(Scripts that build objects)
══════════
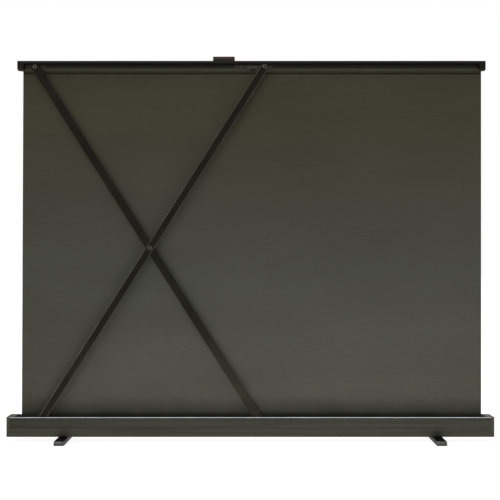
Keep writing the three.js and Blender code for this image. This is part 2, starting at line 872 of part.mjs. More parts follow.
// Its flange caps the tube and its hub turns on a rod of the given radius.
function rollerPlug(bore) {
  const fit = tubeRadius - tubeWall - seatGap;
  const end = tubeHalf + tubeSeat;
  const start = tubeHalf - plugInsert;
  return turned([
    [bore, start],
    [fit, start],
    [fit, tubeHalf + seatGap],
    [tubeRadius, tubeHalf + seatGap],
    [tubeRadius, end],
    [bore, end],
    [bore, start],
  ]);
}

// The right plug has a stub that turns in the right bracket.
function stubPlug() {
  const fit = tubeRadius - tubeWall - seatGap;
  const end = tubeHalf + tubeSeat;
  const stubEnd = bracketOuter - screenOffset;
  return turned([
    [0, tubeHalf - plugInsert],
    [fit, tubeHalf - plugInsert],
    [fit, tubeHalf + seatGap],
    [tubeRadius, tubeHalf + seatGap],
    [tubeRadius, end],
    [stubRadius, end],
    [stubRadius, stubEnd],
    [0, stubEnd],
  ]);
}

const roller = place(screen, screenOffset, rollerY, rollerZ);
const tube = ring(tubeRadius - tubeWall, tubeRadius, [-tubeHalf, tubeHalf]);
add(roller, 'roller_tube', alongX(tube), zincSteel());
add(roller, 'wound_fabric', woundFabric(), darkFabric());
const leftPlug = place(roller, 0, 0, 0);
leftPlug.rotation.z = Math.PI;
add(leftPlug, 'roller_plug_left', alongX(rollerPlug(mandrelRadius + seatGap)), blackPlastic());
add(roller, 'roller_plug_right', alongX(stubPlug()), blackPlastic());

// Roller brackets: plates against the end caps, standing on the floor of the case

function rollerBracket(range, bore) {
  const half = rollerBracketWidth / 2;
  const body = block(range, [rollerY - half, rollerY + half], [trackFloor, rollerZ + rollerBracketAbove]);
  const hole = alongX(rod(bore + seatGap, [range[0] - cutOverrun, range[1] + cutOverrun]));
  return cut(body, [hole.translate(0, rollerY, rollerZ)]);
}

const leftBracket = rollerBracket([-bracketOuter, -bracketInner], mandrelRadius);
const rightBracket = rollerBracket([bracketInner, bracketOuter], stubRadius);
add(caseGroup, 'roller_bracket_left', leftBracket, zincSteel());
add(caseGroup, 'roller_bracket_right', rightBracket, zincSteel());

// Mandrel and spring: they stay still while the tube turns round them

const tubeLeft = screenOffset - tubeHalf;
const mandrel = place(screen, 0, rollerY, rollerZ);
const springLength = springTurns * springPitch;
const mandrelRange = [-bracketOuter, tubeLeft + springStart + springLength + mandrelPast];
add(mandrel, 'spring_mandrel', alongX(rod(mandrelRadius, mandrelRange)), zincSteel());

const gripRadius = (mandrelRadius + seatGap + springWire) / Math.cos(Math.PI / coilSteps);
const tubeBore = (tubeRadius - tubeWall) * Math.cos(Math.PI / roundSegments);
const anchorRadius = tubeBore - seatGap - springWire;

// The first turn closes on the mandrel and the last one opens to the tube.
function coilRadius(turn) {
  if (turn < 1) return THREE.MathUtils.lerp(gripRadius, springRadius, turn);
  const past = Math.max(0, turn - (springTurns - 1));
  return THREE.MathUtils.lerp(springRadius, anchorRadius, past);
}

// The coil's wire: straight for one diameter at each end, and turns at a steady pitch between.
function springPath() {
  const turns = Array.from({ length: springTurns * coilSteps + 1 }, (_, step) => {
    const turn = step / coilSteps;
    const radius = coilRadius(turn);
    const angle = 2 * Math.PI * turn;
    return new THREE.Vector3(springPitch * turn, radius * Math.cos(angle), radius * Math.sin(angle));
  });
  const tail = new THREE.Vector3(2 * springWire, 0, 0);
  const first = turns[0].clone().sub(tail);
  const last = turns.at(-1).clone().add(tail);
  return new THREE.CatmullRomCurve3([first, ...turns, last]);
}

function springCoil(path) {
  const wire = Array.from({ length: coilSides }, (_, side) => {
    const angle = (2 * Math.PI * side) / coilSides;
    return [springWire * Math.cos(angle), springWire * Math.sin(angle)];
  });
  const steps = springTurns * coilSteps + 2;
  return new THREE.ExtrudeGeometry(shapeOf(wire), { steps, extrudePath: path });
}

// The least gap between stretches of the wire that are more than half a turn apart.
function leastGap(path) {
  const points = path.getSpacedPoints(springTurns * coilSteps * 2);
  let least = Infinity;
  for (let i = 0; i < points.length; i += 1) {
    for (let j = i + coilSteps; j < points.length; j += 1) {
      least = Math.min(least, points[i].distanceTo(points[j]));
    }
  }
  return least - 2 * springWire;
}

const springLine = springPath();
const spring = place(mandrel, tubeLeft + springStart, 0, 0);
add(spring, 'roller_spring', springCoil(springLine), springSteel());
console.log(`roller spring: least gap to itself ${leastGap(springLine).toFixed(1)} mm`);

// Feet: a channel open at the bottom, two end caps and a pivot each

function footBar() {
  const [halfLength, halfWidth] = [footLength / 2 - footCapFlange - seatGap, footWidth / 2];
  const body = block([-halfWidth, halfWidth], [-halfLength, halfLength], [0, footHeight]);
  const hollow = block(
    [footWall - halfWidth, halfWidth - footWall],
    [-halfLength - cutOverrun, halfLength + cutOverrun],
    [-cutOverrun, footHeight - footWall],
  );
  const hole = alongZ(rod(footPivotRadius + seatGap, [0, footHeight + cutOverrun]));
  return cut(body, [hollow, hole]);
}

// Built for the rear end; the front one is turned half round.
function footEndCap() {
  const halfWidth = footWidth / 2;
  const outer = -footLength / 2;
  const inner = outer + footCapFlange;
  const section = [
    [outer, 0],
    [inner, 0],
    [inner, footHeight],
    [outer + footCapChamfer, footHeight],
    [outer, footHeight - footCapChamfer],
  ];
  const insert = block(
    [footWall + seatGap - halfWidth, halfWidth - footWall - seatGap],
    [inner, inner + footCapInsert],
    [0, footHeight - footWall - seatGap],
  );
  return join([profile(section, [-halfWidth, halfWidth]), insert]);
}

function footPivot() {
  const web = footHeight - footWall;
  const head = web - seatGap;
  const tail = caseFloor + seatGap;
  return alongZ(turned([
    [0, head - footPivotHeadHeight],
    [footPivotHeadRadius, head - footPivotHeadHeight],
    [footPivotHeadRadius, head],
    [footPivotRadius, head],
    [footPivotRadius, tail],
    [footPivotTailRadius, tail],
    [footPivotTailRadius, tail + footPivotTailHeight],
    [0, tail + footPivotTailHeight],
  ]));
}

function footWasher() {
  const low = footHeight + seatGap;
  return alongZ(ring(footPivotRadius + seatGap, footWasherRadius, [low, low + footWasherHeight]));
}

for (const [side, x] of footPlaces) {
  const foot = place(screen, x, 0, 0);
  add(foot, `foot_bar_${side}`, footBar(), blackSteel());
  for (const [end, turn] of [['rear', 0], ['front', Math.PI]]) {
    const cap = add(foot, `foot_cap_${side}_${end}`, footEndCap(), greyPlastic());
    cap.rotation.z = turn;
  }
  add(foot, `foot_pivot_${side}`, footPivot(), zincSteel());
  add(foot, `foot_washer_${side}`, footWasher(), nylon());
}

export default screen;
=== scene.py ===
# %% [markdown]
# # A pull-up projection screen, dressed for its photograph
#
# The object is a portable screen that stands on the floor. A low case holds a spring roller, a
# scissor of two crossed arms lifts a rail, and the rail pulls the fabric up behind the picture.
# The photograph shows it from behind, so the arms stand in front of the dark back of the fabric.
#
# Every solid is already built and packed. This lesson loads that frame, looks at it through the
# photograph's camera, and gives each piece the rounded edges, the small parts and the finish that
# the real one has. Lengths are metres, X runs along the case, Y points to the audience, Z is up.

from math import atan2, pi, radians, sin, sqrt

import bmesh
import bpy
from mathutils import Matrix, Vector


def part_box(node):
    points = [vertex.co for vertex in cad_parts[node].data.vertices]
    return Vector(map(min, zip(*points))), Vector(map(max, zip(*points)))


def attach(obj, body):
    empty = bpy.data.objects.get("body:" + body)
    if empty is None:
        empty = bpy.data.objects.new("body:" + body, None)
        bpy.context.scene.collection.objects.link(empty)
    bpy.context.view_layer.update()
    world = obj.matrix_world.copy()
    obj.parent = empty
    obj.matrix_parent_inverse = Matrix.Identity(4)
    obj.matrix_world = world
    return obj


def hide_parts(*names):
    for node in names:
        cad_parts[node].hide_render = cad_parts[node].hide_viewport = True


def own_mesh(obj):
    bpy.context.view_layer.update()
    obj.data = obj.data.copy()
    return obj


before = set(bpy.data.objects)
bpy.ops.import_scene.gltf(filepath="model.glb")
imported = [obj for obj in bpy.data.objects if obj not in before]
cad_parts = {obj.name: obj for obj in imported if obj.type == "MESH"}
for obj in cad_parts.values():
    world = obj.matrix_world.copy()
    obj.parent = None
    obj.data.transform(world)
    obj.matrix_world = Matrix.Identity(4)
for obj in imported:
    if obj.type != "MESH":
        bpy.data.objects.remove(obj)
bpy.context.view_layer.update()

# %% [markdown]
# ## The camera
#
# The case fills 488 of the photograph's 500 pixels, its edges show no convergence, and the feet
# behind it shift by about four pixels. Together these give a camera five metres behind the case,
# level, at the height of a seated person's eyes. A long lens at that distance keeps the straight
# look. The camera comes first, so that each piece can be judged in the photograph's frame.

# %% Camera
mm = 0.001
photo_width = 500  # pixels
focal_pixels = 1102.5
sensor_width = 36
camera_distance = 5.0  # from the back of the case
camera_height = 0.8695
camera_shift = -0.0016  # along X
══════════
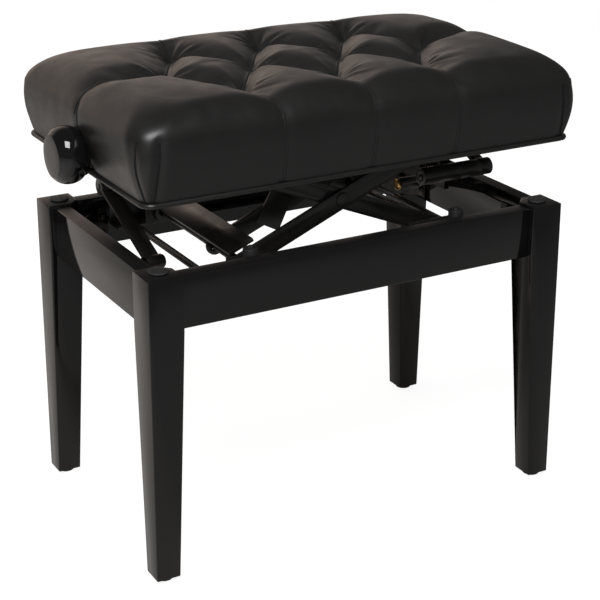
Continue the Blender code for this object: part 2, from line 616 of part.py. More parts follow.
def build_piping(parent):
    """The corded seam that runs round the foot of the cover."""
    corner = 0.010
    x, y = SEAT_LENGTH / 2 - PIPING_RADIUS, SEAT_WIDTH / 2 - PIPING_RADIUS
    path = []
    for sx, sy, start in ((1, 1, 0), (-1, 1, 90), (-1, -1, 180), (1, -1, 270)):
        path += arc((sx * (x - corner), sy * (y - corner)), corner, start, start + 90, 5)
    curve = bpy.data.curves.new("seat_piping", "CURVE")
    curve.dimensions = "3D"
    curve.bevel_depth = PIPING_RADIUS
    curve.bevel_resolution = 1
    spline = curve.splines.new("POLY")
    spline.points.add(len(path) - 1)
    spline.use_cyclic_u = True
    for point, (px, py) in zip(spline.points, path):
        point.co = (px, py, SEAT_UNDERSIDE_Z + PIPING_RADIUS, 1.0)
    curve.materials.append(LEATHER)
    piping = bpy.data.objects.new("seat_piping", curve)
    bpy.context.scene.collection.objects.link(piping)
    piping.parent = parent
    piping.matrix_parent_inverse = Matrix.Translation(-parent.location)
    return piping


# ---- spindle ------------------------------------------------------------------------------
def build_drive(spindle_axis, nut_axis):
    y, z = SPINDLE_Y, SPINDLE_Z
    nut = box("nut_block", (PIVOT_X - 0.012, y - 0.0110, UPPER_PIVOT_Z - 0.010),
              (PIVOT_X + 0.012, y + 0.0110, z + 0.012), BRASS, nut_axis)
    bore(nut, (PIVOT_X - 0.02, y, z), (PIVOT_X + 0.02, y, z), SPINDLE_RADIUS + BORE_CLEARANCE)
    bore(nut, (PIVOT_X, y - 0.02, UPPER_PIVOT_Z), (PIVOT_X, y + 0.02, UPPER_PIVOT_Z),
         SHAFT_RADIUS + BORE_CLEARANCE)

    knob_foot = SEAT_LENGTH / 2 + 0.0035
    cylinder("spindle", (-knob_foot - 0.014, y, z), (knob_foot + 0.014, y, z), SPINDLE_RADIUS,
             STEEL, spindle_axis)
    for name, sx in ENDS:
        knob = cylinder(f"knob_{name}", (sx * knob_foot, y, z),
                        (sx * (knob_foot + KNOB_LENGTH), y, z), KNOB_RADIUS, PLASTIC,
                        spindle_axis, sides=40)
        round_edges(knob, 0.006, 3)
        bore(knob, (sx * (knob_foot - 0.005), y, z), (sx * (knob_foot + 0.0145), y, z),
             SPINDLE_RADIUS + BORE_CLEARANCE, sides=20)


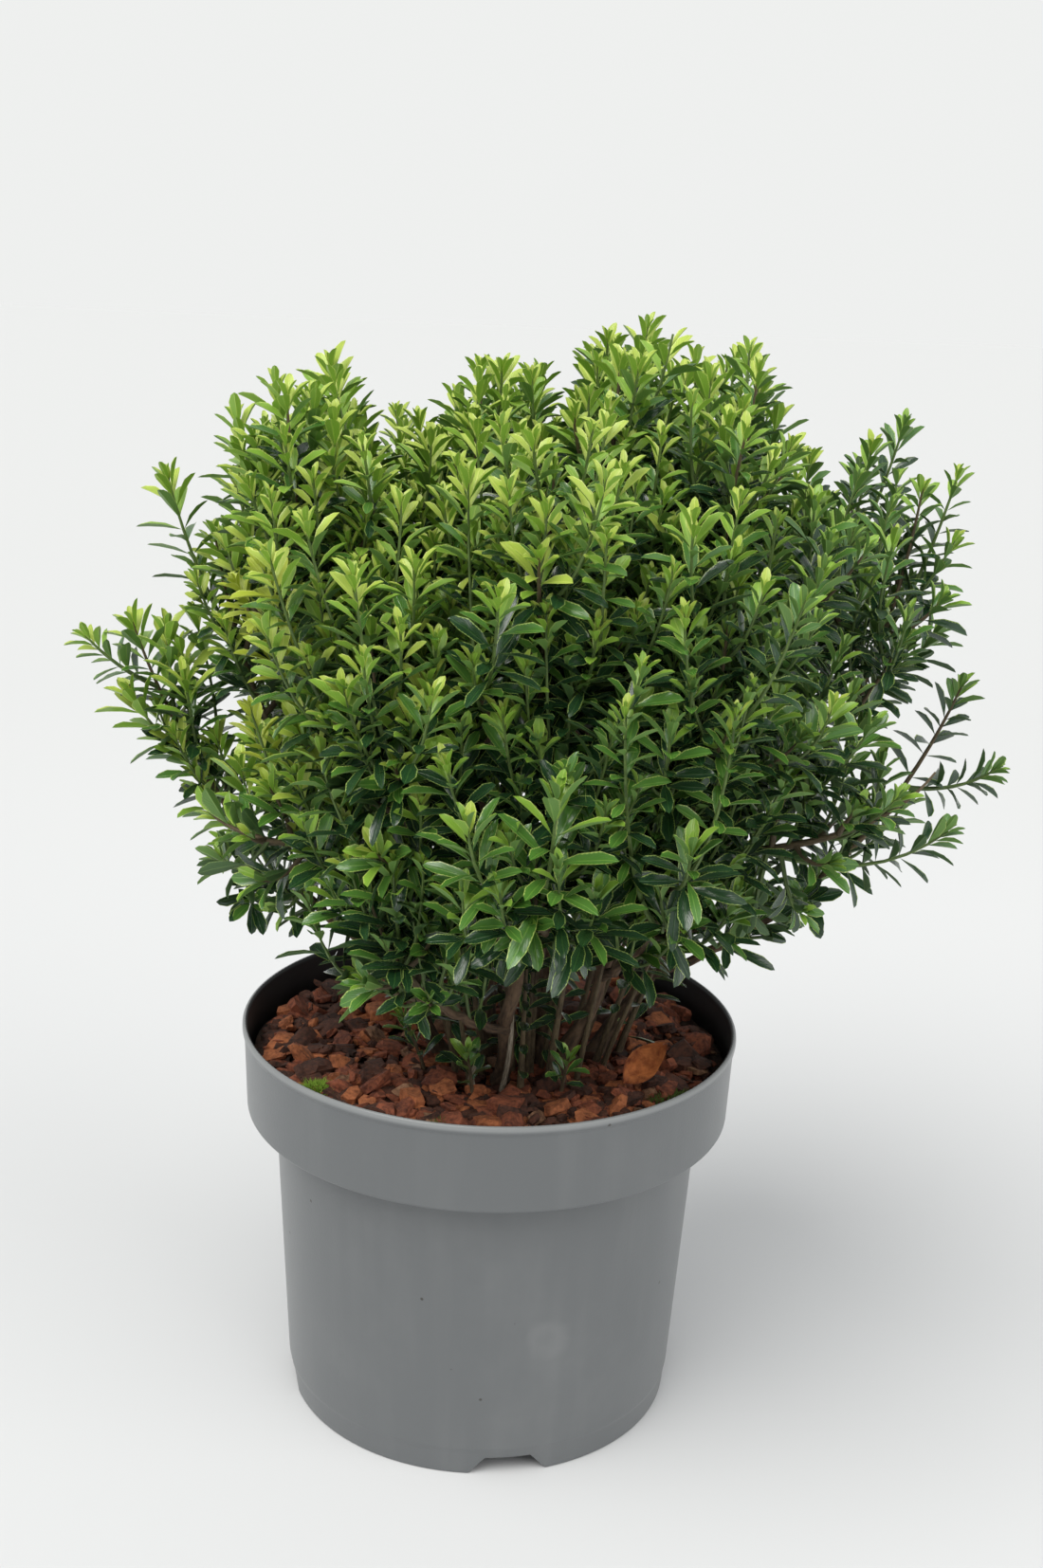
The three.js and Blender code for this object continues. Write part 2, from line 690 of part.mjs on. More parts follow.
══════════
_SHORT TASK_
From the listing above, output exactly the run of lines that starts with the line containing "for (const [side, x]" and ends with the line containing "for node in".

_COMPLETED EXERCISE_
for (const [side, x] of footPlaces) {
  const foot = place(screen, x, 0, 0);
  add(foot, `foot_bar_${side}`, footBar(), blackSteel());
  for (const [end, turn] of [['rear', 0], ['front', Math.PI]]) {
    const cap = add(foot, `foot_cap_${side}_${end}`, footEndCap(), greyPlastic());
    cap.rotation.z = turn;
  }
  add(foot, `foot_pivot_${side}`, footPivot(), zincSteel());
  add(foot, `foot_washer_${side}`, footWasher(), nylon());
}

export default screen;
=== scene.py ===
# %% [markdown]
# # A pull-up projection screen, dressed for its photograph
#
# The object is a portable screen that stands on the floor. A low case holds a spring roller, a
# scissor of two crossed arms lifts a rail, and the rail pulls the fabric up behind the picture.
# The photograph shows it from behind, so the arms stand in front of the dark back of the fabric.
#
# Every solid is already built and packed. This lesson loads that frame, looks at it through the
# photograph's camera, and gives each piece the rounded edges, the small parts and the finish that
# the real one has. Lengths are metres, X runs along the case, Y points to the audience, Z is up.

from math import atan2, pi, radians, sin, sqrt

import bmesh
import bpy
from mathutils import Matrix, Vector


def part_box(node):
    points = [vertex.co for vertex in cad_parts[node].data.vertices]
    return Vector(map(min, zip(*points))), Vector(map(max, zip(*points)))


def attach(obj, body):
    empty = bpy.data.objects.get("body:" + body)
    if empty is None:
        empty = bpy.data.objects.new("body:" + body, None)
        bpy.context.scene.collection.objects.link(empty)
    bpy.context.view_layer.update()
    world = obj.matrix_world.copy()
    obj.parent = empty
    obj.matrix_parent_inverse = Matrix.Identity(4)
    obj.matrix_world = world
    return obj


def hide_parts(*names):
    for node in names:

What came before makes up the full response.